**TASK GOAL**: Set down only the lines running from the one with "bpy.context.scene.collection.objects.link(cord)" to the one with "obj.matrix_world = Matrix.Identity(4)", both lines included, exactly as they stand, please.

**DATA EXCERPT**:
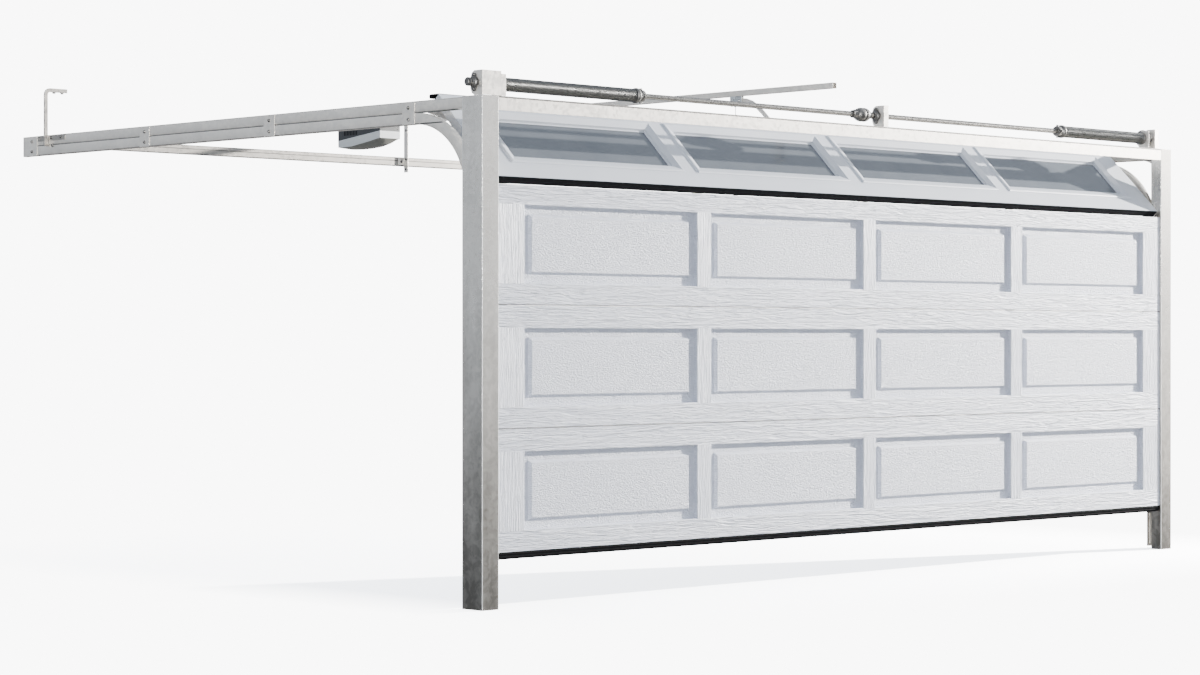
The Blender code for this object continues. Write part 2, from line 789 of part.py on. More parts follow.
# Rear suspension
bar_outline = (
    (BAR_Y, BAR_LOW),
    (BAR_Y + 0.040, BAR_LOW),
    (BAR_Y + 0.040, BAR_LOW + SHEET),
    (BAR_Y + SHEET, BAR_LOW + SHEET),
    (BAR_Y + SHEET, BAR_HIGH - SHEET),
    (BAR_Y + 0.040, BAR_HIGH - SHEET),
    (BAR_Y + 0.040, BAR_HIGH),
    (BAR_Y, BAR_HIGH),
)
bar_end = TRACK_IN - GAP
node("rear_crossbar", prism("X", bar_outline, -bar_end, bar_end), "galvanised")


def bent_bar(x_foot, z_foot, x_leg, z_top, thickness, radius):
    """The outline of a bar that rises at x_foot and turns over to x_leg through a rounded bend."""
    turn = 1 if x_leg > x_foot else -1
    outline = [(x_foot, z_foot)]
    for step in range(5):
        angle = math.radians(90 * step / 4)
        x = x_foot + turn * radius * (1 - math.cos(angle))
        outline.append((x, z_top - radius + radius * math.sin(angle)))
    outline.append((x_leg, z_top))
    outline.append((x_leg, z_top - thickness))
    for step in range(5):
        angle = math.radians(90 - 90 * step / 4)
        reach = radius - thickness
        x = x_foot + turn * (radius - reach * math.cos(angle))
        outline.append((x, z_top - radius + reach * math.sin(angle)))
    outline.append((x_foot + turn * thickness, z_foot))
    return outline


# Hangers: an upright bar on a clip that is bolted along the upper track
clip_in, clip_out = TRACK_OUT + GAP, plate_out + GAP
for side, flip in sides():
    outline = bent_bar(clip_out + HANGER_BAR, HANGER_FOOT, HANGER_LEG, HANGER_TOP, HANGER_BAR,
                       HANGER_BEND)
    bar = prism("Y", outline, HANGER_Y - HANGER_HALF, HANGER_Y + HANGER_HALF)
    clip = block(clip_in, clip_out + 0.001, *CLIP_SPAN, *CLIP_HEIGHTS)
    node(side + "_hanger", combined(bar, [clip]), "galvanised", flip=flip)

outline = bent_bar(-0.097, 2.110, 0.042, RAIL_LOW - GAP, STRAP, STRAP_BEND)
strap_end = BAR_Y - GAP
strap = prism("Y", outline, strap_end - 2 * STRAP_HALF, strap_end)
tab = block(-0.140, -0.094, strap_end - 0.0035, strap_end, 2.152, 2.192)
node("opener_support", combined(strap, [tab]), "galvanised")

# Opener: rail, motor unit and trolley
rail_outline = (
    (-RAIL_SLOT, RAIL_LOW),
    (-RAIL_HALF, RAIL_LOW),
    (-RAIL_HALF, RAIL_HIGH),
    (RAIL_HALF, RAIL_HIGH),
    (RAIL_HALF, RAIL_LOW),
    (RAIL_SLOT, RAIL_LOW),
    (RAIL_SLOT, RAIL_LOW + RAIL_WALL),
    (RAIL_HALF - RAIL_WALL, RAIL_LOW + RAIL_WALL),
    (RAIL_HALF - RAIL_WALL, RAIL_HIGH - RAIL_WALL),
    (RAIL_WALL - RAIL_HALF, RAIL_HIGH - RAIL_WALL),
    (RAIL_WALL - RAIL_HALF, RAIL_LOW + RAIL_WALL),
    (-RAIL_SLOT, RAIL_LOW + RAIL_WALL),
)
node("opener_rail", prism("Y", rail_outline, RAIL_FRONT, RAIL_BACK), "galvanised")

chassis_outline = (
    (MOTOR_FRONT, 2.3658),
    (MOTOR_BACK, 2.3229),
    (MOTOR_BACK, RAIL_LOW - 0.008),
    (MOTOR_BACK - 0.012, RAIL_LOW - GAP),
    (MOTOR_FRONT, RAIL_LOW - GAP),
)
chassis = prism("X", chassis_outline, -MOTOR_HALF, MOTOR_HALF)
hood = block(-0.060, 0.060, RAIL_BACK + GAP, MOTOR_BACK - 0.020, 2.390, RAIL_HIGH)
node("motor_chassis", combined(chassis, [hood]), "dark_plastic")

BELLY = (
    (MOTOR_FRONT, 2.3655, 2.3230, 2.3225),
    (3.690, 2.3610, 2.3180, 2.2900),
    (3.750, 2.3543, 2.3080, 2.2765),
    (3.830, 2.3454, 2.2965, 2.2705),
    (3.910, 2.3365, 2.2855, 2.2695),
    (3.990, 2.3276, 2.2820, 2.2720),
    (MOTOR_BACK, 2.3226, 2.2840, 2.2790),
)
points = []
for y, seam, edge, keel in BELLY:
    points += [(-MOTOR_HALF, y, seam), (MOTOR_HALF, y, seam)]
    for t in (1.0, 0.66, 0.33, 0.0, -0.33, -0.66, -1.0):
        points.append((MOTOR_HALF * t, y, keel + (edge - keel) * t * t))
ring = 9
faces = [list(range(ring)), list(range(len(points) - ring, len(points)))]
for start in range(0, len(points) - ring, ring):
    for i in range(ring):
        j = (i + 1) % ring
        faces.append([start + i, start + j, start + ring + j, start + ring + i])
cover = mesh_from(points, faces)
node("motor_cover", cover, "grey_plastic", smooth=True)

body_low = 2.3620
body_high = RAIL_LOW - GAP
body = block(-0.018, 0.018, 0.890, TROLLEY_END, body_low, body_high)
inside = RAIL_LOW + RAIL_WALL
pieces = [block(-0.0045, 0.0045, 0.900, 0.920, body_high - 0.001, inside + 0.002)]
pieces.append(block(-0.0110, 0.0110, 0.895, 0.980, inside + 0.0006, 2.4160))
for x0, x1 in ((-0.0090, -0.0045), (0.0045, 0.0090)):
    pieces.append(block(x0, x1, 0.856, 0.891, body_low, body_high))
pieces.append(rod("X", (TROLLEY_Y, TROLLEY_Z), 0.0040, -0.0080, 0.0080, 12))
for x0, x1 in ((-0.0150, -0.0100), (0.0100, 0.0150)):
    pieces.append(block(x0, x1, 0.912, 0.925, 2.3450, body_low + 0.001))
node("trolley", combined(body, pieces), "grey_plastic", joint=trolley)

lever_outline = (
    (0.8975, 2.3505),
    (0.920, 2.3500),
    (0.924, LEVER_Z),
    (0.920, 2.3590),
    (0.8975, 2.3560),
)
bar = prism("X", lever_outline, -0.0080, 0.0080)
node("release_lever", bar, "red_plastic", joint=release)

# Door arm: a flat bar, bent near the trolley, that runs down to the top section
arm = joint_empty("door_arm_axis", 0, 0, 0)
arm.parent = trolley
foot_y, foot_z = on_top(*ARM_FOOT)
spine = (
    (TROLLEY_Y, TROLLEY_Z),
    (0.830, 2.3720),
    (0.788, 2.3580),
    (0.750, 2.3340),
    (0.715, 2.3050),
    (0.682, 2.2730),
    (foot_y, foot_z),
)
arm_outline = [(-0.0115, -0.0025), (0.0115, -0.0025), (0.0115, 0.0025), (-0.0115, 0.0025)]
bar = sweep(spine, arm_outline)
head = rod("X", (TROLLEY_Y, TROLLEY_Z), 0.0115, -0.0025, 0.0025, 16)
toe = rod("X", (foot_y, foot_z), 0.0115, -0.0025, 0.0025, 16)
bar = combined(bar, [head, toe])
hole = rod("X", (TROLLEY_Y, TROLLEY_Z), 0.0045, -0.01, 0.01, 12)
bar = combined(bar, [hole], "DIFFERENCE")
part = node("door_arm", bar, "galvanised")
for corner in part.data.vertices:
    corner.co -= trolley.location
part.parent = arm

# Release cord and its handle
CORD_ROUTE = (
    (0.0000, 0.9050, 2.3500),
    (0.0000, 0.9050, 2.3400),
    (0.0002, 0.9050, 2.3200),
    (0.0005, 0.9051, 2.2900),
    (0.0009, 0.9053, 2.2600),
    (0.0012, 0.9055, 2.2300),
    (0.0014, 0.9057, 2.2000),
    (0.0015, 0.9058, 2.1700),
    (0.0014, 0.9059, 2.1400),
    (0.0012, 0.9058, 2.1100),
    (0.0009, 0.9057, 2.0800),
    (0.0006, 0.9055, 2.0500),
    (0.0003, 0.9053, 2.0200),
    (0.0001, 0.9051, 1.9900),
    (0.0000, 0.9050, 1.9600),
    (0.0000, 0.9050, 1.9300),
    (0.0000, 0.9050, 1.9000),
)


def smooth_route(route, step):
    """Points about one step apart on a smooth curve through the route's own points."""
    spots = [Vector(spot) for spot in route]
    spots = [spots[0] * 2 - spots[1]] + spots + [spots[-1] * 2 - spots[-2]]
    found = []
    for a, b, c, d in zip(spots, spots[1:], spots[2:], spots[3:]):
        count = max(1, round((c - b).length / step))
        for i in range(count):
            t = i / count
            bend = (c - a) * t + (a * 2 - b * 5 + c * 4 - d) * t**2
            bend += (b * 3 - a - c * 3 + d) * t**3
            found.append(b + bend / 2)
    return found + [spots[-2]]


cord_curve = bpy.data.curves.new("release_cord", "CURVE")
cord_curve.dimensions = "3D"
cord_curve.bevel_depth = CORD_RADIUS
cord_curve.bevel_resolution = 2
cord_curve.use_fill_caps = True
spline = cord_curve.splines.new("POLY")
stations = smooth_route(CORD_ROUTE, CORD_STEP)
spline.points.add(len(stations) - 1)
for point, spot in zip(spline.points, stations):
    point.co = (*(spot - release.location), 1)
cord = bpy.data.objects.new("release_cord", cord_curve)
cord.data.materials.append(material_for("release_cord", "red_plastic"))
bpy.context.scene.collection.objects.link(cord)
cord.parent = release
handle_top = CORD_TOP - CORD_LENGTH - GAP
handle_profile = (
    (0, handle_top),
    (0.007, handle_top),
    (0.012, handle_top - 0.012),
    (0.010, handle_top - 0.030),
    (0.015, handle_top - 0.060),
    (0.011, handle_top - 0.070),
    (0, handle_top - 0.070),
)
handle = lathe("Z", (0, CORD_Y), handle_profile, 16)
node("release_handle", handle, "red_plastic", joint=release, smooth=True)
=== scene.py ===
"""Studio view of a sectional garage door and its ceiling opener, built round the CAD frame.

Metres, +Z up. X runs across the doorway, Y runs into the garage, and the origin is on the floor
in the middle of the doorway. CAD parts stay where they are and get materials and rounded edges;
springs, tracks, castings, rollers and fixings are finer pieces that ride on the same bodies.
"""

import math

import bmesh
import bpy
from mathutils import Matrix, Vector


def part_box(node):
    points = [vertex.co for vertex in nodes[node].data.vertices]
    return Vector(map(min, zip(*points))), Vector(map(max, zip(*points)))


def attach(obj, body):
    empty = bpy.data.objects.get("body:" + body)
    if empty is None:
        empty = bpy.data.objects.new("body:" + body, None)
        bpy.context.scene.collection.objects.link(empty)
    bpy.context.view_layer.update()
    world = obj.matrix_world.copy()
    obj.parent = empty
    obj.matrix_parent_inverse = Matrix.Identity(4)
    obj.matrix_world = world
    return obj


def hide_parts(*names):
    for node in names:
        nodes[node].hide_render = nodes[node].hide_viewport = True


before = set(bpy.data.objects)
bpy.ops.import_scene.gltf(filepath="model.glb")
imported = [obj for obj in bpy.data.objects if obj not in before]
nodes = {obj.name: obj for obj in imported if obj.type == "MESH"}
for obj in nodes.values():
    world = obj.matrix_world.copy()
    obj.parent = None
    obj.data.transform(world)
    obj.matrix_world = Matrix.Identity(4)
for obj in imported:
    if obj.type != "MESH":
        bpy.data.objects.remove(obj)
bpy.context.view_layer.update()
scene = bpy.context.scene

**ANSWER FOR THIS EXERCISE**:
bpy.context.scene.collection.objects.link(cord)
cord.parent = release
handle_top = CORD_TOP - CORD_LENGTH - GAP
handle_profile = (
    (0, handle_top),
    (0.007, handle_top),
    (0.012, handle_top - 0.012),
    (0.010, handle_top - 0.030),
    (0.015, handle_top - 0.060),
    (0.011, handle_top - 0.070),
    (0, handle_top - 0.070),
)
handle = lathe("Z", (0, CORD_Y), handle_profile, 16)
node("release_handle", handle, "red_plastic", joint=release, smooth=True)
=== scene.py ===
"""Studio view of a sectional garage door and its ceiling opener, built round the CAD frame.

Metres, +Z up. X runs across the doorway, Y runs into the garage, and the origin is on the floor
in the middle of the doorway. CAD parts stay where they are and get materials and rounded edges;
springs, tracks, castings, rollers and fixings are finer pieces that ride on the same bodies.
"""

import math

import bmesh
import bpy
from mathutils import Matrix, Vector


def part_box(node):
    points = [vertex.co for vertex in nodes[node].data.vertices]
    return Vector(map(min, zip(*points))), Vector(map(max, zip(*points)))


def attach(obj, body):
    empty = bpy.data.objects.get("body:" + body)
    if empty is None:
        empty = bpy.data.objects.new("body:" + body, None)
        bpy.context.scene.collection.objects.link(empty)
    bpy.context.view_layer.update()
    world = obj.matrix_world.copy()
    obj.parent = empty
    obj.matrix_parent_inverse = Matrix.Identity(4)
    obj.matrix_world = world
    return obj


def hide_parts(*names):
    for node in names:
        nodes[node].hide_render = nodes[node].hide_viewport = True


before = set(bpy.data.objects)
bpy.ops.import_scene.gltf(filepath="model.glb")
imported = [obj for obj in bpy.data.objects if obj not in before]
nodes = {obj.name: obj for obj in imported if obj.type == "MESH"}
for obj in nodes.values():
    world = obj.matrix_world.copy()
    obj.parent = None
    obj.data.transform(world)
    obj.matrix_world = Matrix.Identity(4)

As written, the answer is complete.